▸ **Work to do**
Print the first line of the material below and each line after it, exactly as written, ending with the line that contains "str(CORE_FACES[1] - CORE_FACES[0]))".

# Start of Provided material

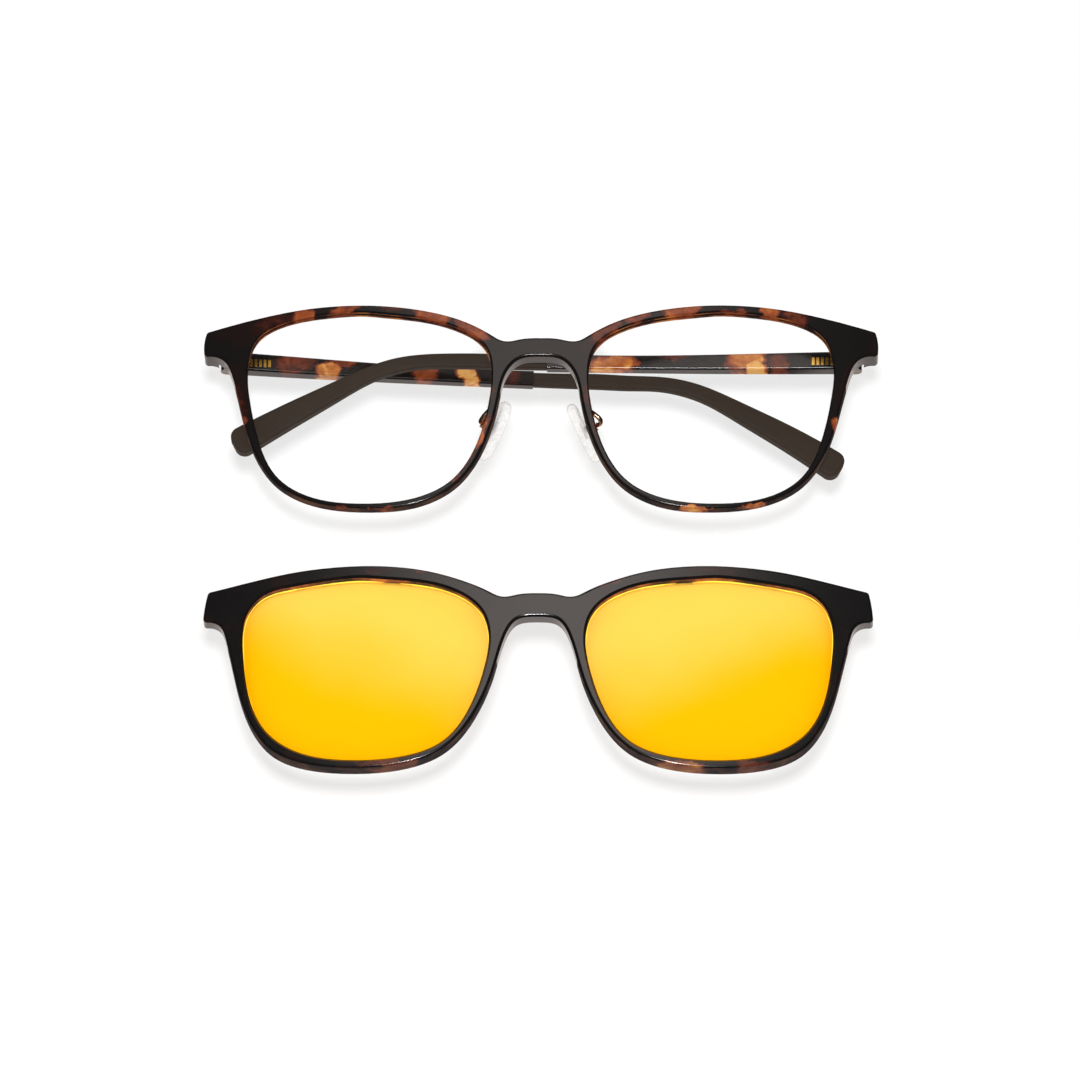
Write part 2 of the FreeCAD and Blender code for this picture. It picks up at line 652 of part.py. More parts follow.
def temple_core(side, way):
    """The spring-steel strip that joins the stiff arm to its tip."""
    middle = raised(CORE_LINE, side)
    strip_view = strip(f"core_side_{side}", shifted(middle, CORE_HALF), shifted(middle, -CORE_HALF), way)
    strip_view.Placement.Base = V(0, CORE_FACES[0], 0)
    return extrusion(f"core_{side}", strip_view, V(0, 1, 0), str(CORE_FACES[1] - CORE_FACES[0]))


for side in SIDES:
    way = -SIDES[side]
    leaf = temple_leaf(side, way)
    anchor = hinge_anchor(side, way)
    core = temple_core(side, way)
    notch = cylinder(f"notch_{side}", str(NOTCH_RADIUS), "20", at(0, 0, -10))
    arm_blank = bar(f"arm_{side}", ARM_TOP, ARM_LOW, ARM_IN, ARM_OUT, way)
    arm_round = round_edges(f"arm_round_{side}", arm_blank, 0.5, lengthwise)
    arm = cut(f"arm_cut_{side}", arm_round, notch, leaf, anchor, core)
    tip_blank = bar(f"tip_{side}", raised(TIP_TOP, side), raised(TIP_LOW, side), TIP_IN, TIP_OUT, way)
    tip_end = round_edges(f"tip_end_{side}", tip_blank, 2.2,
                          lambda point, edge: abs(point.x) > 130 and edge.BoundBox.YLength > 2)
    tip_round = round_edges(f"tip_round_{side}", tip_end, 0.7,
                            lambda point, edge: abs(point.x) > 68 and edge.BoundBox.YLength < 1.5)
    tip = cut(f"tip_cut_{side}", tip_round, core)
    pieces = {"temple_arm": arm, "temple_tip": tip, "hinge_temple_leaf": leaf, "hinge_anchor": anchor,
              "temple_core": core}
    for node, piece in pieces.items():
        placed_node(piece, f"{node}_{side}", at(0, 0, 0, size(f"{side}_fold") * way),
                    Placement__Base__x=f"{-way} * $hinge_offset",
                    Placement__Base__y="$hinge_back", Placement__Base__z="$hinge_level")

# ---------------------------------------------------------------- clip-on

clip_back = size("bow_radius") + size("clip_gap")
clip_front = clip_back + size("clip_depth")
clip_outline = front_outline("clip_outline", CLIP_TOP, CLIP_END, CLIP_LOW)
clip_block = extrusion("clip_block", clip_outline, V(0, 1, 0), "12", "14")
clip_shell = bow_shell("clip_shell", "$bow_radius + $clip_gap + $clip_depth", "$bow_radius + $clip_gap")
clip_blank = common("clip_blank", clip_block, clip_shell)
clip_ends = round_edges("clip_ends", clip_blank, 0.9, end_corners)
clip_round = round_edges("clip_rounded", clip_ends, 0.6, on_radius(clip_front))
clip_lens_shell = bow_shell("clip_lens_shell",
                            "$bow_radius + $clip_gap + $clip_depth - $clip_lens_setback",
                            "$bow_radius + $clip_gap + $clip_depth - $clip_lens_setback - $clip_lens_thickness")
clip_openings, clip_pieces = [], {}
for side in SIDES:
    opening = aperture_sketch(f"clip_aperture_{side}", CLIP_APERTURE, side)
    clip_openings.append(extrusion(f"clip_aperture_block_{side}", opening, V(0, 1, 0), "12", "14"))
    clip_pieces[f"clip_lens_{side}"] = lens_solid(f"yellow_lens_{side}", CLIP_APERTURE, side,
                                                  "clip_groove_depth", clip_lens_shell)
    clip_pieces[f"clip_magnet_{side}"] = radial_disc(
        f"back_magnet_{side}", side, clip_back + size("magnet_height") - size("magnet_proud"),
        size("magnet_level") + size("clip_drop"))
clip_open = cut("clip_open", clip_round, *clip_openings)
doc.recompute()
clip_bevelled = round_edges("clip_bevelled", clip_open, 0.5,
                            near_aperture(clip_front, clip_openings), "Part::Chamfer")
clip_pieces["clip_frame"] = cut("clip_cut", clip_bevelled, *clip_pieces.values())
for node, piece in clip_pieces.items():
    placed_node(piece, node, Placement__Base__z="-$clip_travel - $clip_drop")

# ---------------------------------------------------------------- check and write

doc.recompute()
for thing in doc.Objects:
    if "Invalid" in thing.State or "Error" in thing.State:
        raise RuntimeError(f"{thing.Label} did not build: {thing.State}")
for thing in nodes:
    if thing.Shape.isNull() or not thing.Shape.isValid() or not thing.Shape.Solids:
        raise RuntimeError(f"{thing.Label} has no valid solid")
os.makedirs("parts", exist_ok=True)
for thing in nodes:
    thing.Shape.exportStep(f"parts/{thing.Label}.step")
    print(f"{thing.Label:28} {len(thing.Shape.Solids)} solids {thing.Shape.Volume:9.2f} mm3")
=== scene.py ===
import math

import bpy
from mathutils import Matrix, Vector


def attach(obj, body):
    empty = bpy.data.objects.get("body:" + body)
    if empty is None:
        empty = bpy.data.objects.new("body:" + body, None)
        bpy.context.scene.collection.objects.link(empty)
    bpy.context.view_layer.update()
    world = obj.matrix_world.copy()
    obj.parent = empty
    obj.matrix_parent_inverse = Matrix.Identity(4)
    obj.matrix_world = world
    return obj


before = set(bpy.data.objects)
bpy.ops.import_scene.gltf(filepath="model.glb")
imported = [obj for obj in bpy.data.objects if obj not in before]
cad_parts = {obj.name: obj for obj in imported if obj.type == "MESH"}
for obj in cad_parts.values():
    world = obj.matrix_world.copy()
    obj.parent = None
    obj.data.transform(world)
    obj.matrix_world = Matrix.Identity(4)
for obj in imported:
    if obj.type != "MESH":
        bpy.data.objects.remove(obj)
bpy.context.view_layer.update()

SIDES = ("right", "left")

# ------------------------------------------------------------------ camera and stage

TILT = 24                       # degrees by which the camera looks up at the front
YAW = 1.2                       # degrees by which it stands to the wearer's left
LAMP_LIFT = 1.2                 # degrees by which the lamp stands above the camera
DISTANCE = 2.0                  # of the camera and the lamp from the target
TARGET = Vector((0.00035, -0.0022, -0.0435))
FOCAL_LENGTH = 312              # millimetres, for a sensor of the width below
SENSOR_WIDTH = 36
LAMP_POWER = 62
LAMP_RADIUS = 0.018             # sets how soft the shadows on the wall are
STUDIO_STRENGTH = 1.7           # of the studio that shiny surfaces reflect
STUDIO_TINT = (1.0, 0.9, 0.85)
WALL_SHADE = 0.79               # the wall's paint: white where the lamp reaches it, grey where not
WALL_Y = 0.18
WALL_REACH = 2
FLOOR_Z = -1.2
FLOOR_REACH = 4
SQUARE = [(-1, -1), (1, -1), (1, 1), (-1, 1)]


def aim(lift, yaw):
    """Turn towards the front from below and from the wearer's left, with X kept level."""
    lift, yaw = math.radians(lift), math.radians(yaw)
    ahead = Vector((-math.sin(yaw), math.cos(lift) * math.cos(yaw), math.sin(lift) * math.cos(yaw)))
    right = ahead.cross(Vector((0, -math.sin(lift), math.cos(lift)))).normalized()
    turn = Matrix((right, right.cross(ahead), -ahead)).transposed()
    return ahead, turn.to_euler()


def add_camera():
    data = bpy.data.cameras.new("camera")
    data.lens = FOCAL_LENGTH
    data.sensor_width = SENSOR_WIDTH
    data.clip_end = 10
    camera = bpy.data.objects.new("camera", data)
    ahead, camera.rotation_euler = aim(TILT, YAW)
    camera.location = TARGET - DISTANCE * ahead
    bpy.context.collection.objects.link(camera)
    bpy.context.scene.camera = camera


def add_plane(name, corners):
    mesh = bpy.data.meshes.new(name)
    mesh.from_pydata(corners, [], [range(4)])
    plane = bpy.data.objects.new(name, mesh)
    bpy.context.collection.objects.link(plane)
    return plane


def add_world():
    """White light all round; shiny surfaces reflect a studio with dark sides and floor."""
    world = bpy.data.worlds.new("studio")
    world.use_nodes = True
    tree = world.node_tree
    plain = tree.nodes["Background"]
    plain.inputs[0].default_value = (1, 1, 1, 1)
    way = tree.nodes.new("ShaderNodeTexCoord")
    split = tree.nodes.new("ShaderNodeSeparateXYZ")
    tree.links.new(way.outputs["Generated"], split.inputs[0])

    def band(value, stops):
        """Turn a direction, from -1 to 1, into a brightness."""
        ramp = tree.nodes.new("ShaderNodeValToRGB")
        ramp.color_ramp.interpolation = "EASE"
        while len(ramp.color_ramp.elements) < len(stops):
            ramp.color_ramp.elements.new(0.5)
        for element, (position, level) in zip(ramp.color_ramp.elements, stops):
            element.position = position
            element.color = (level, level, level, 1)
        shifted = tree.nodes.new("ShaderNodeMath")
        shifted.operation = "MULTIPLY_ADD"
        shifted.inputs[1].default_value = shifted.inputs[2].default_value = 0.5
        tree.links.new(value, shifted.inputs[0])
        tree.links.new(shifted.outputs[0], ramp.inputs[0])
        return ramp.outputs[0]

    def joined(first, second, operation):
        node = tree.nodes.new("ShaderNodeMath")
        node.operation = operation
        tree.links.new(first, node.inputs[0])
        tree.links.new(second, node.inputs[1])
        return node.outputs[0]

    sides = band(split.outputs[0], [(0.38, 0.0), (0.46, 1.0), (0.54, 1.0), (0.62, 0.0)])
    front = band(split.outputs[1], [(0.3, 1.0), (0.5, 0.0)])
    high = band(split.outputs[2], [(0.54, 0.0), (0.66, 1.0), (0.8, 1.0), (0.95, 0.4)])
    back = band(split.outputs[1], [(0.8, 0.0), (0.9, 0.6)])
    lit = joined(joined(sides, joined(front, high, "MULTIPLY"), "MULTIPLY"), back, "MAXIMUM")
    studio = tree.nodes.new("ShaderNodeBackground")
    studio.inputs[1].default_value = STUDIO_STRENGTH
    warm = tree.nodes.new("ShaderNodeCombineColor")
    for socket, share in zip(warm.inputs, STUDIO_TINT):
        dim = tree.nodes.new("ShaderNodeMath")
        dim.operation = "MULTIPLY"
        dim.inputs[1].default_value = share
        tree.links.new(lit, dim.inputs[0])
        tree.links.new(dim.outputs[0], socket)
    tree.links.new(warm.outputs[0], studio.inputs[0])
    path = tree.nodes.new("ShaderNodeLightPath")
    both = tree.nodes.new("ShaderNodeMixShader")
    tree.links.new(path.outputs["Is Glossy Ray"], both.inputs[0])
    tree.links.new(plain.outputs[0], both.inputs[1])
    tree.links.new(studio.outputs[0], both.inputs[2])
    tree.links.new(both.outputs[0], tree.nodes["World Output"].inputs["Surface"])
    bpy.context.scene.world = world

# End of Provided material

▸ **Response for this exercise**
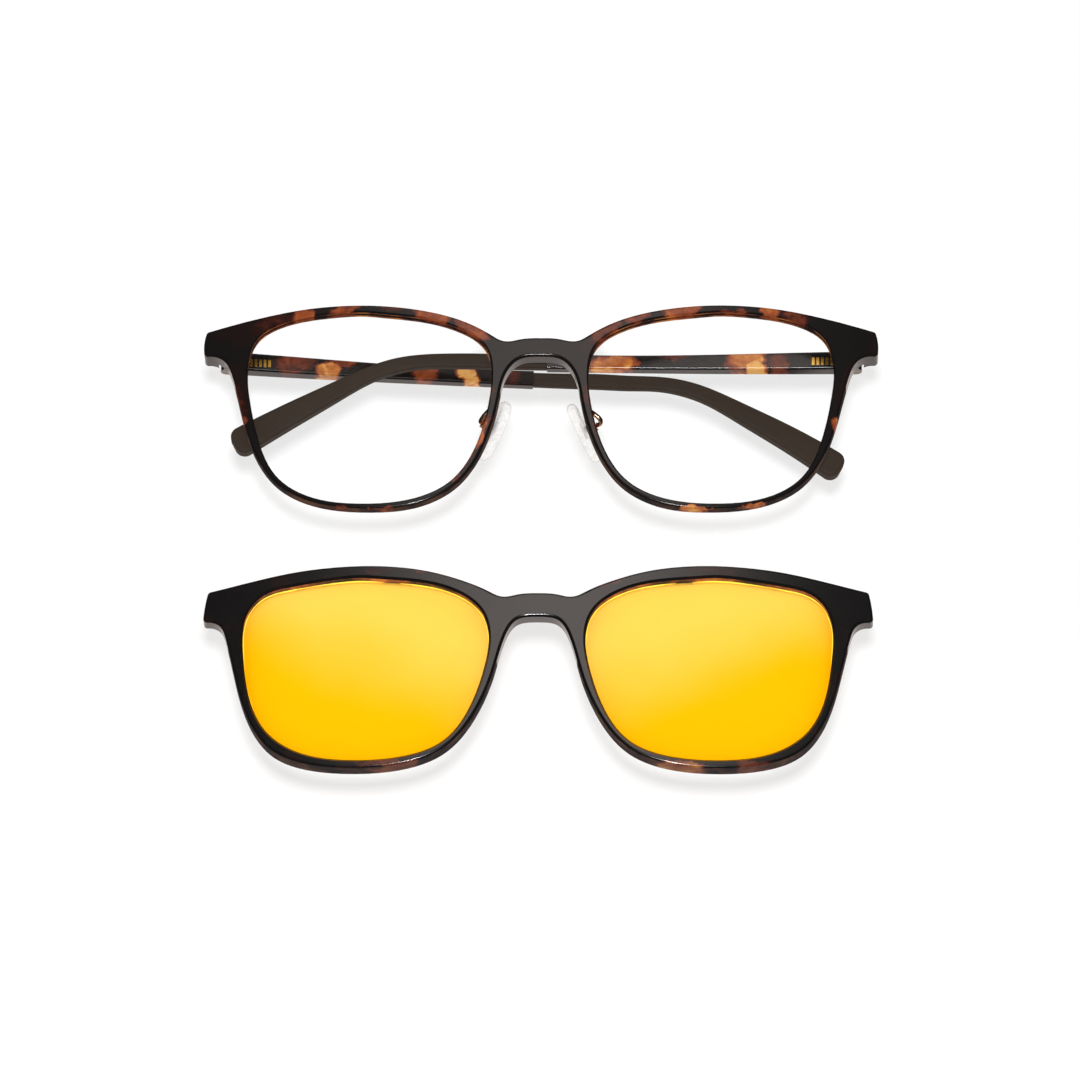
Write part 2 of the FreeCAD and Blender code for this picture. It picks up at line 652 of part.py. More parts follow.
def temple_core(side, way):
    """The spring-steel strip that joins the stiff arm to its tip."""
    middle = raised(CORE_LINE, side)
    strip_view = strip(f"core_side_{side}", shifted(middle, CORE_HALF), shifted(middle, -CORE_HALF), way)
    strip_view.Placement.Base = V(0, CORE_FACES[0], 0)
    return extrusion(f"core_{side}", strip_view, V(0, 1, 0), str(CORE_FACES[1] - CORE_FACES[0]))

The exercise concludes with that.